[Source records]
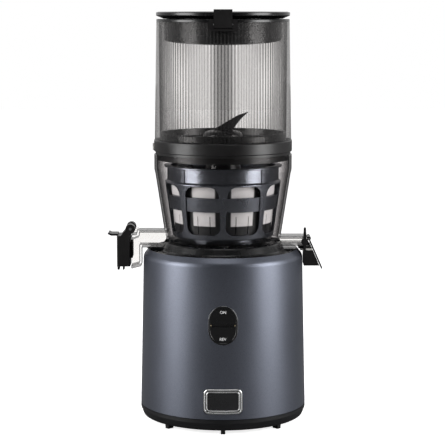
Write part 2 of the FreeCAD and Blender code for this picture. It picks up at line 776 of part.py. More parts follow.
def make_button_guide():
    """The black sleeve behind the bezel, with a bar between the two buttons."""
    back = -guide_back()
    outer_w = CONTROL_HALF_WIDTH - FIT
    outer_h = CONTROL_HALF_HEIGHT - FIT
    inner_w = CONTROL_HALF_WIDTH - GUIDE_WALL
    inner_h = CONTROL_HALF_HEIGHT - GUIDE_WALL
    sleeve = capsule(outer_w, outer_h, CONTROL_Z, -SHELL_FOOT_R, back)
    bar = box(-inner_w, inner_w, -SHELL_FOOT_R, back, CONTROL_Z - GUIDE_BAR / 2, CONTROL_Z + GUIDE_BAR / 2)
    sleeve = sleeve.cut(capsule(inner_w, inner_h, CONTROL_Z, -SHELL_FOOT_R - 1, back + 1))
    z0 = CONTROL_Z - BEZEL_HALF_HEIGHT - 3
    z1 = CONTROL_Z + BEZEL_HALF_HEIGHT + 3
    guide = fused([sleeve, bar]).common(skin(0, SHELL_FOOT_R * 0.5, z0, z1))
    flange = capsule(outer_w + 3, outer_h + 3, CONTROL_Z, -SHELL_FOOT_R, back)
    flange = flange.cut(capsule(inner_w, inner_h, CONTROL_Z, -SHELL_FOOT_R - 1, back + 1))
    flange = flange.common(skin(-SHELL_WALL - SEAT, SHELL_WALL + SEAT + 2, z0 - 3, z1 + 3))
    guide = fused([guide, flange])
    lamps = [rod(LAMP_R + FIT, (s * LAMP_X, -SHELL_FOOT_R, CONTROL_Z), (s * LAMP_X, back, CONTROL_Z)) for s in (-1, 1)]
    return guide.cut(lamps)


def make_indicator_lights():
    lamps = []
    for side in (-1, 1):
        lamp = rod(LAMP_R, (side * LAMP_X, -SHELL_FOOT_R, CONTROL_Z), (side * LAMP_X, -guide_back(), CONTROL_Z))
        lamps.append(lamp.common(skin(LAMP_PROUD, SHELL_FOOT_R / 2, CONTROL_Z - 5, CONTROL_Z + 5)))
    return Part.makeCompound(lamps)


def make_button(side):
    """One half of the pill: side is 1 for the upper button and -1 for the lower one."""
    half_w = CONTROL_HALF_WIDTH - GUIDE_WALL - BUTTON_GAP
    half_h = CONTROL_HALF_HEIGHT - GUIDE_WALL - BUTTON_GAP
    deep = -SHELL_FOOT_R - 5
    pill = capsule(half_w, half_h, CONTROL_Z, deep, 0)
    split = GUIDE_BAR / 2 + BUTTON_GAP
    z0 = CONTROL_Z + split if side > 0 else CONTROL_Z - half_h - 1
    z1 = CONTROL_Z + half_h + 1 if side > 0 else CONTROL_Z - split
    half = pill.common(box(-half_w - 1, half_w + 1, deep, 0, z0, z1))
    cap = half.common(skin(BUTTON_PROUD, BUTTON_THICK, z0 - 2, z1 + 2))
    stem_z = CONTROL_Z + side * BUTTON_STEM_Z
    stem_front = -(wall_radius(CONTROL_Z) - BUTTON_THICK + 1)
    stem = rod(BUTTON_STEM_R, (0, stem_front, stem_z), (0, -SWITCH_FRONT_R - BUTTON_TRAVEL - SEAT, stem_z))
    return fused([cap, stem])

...

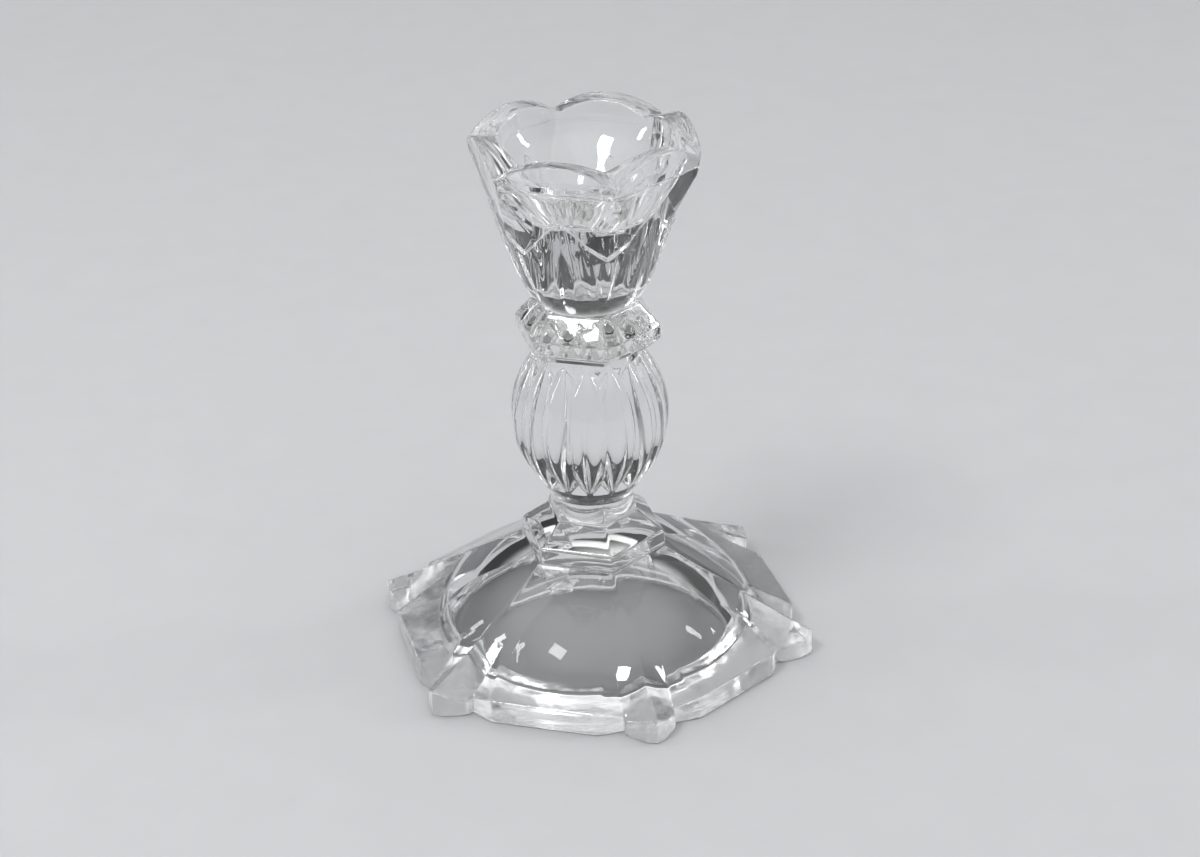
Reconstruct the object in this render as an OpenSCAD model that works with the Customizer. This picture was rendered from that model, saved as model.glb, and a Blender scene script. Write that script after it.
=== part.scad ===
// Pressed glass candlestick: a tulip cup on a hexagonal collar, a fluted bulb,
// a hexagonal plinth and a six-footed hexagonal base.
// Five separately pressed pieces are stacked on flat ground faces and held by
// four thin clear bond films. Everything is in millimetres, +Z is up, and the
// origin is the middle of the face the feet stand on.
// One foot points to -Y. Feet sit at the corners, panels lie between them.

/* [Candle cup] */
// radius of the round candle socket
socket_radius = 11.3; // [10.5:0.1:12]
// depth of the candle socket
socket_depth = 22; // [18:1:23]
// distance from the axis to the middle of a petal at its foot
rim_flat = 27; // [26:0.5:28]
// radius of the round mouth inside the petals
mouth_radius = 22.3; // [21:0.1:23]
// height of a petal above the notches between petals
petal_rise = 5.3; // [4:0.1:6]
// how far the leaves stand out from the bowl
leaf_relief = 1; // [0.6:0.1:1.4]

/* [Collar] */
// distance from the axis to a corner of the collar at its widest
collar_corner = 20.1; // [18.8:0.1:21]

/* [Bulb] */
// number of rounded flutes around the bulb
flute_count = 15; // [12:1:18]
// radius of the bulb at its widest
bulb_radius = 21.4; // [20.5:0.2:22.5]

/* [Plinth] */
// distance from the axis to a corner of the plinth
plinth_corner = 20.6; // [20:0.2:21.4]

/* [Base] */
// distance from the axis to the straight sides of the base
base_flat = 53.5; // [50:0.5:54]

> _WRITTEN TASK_
Retype, exactly and in full, the lines above from the one containing "Reconstruct the object" through the one containing "base_flat = 53.5; // [50:0.5:54]".

> _ANSWER TO THE TASK_
Reconstruct the object in this render as an OpenSCAD model that works with the Customizer. This picture was rendered from that model, saved as model.glb, and a Blender scene script. Write that script after it.
=== part.scad ===
// Pressed glass candlestick: a tulip cup on a hexagonal collar, a fluted bulb,
// a hexagonal plinth and a six-footed hexagonal base.
// Five separately pressed pieces are stacked on flat ground faces and held by
// four thin clear bond films. Everything is in millimetres, +Z is up, and the
// origin is the middle of the face the feet stand on.
// One foot points to -Y. Feet sit at the corners, panels lie between them.

/* [Candle cup] */
// radius of the round candle socket
socket_radius = 11.3; // [10.5:0.1:12]
// depth of the candle socket
socket_depth = 22; // [18:1:23]
// distance from the axis to the middle of a petal at its foot
rim_flat = 27; // [26:0.5:28]
// radius of the round mouth inside the petals
mouth_radius = 22.3; // [21:0.1:23]
// height of a petal above the notches between petals
petal_rise = 5.3; // [4:0.1:6]
// how far the leaves stand out from the bowl
leaf_relief = 1; // [0.6:0.1:1.4]

/* [Collar] */
// distance from the axis to a corner of the collar at its widest
collar_corner = 20.1; // [18.8:0.1:21]

/* [Bulb] */
// number of rounded flutes around the bulb
flute_count = 15; // [12:1:18]
// radius of the bulb at its widest
bulb_radius = 21.4; // [20.5:0.2:22.5]

/* [Plinth] */
// distance from the axis to a corner of the plinth
plinth_corner = 20.6; // [20:0.2:21.4]

/* [Base] */
// distance from the axis to the straight sides of the base
base_flat = 53.5; // [50:0.5:54]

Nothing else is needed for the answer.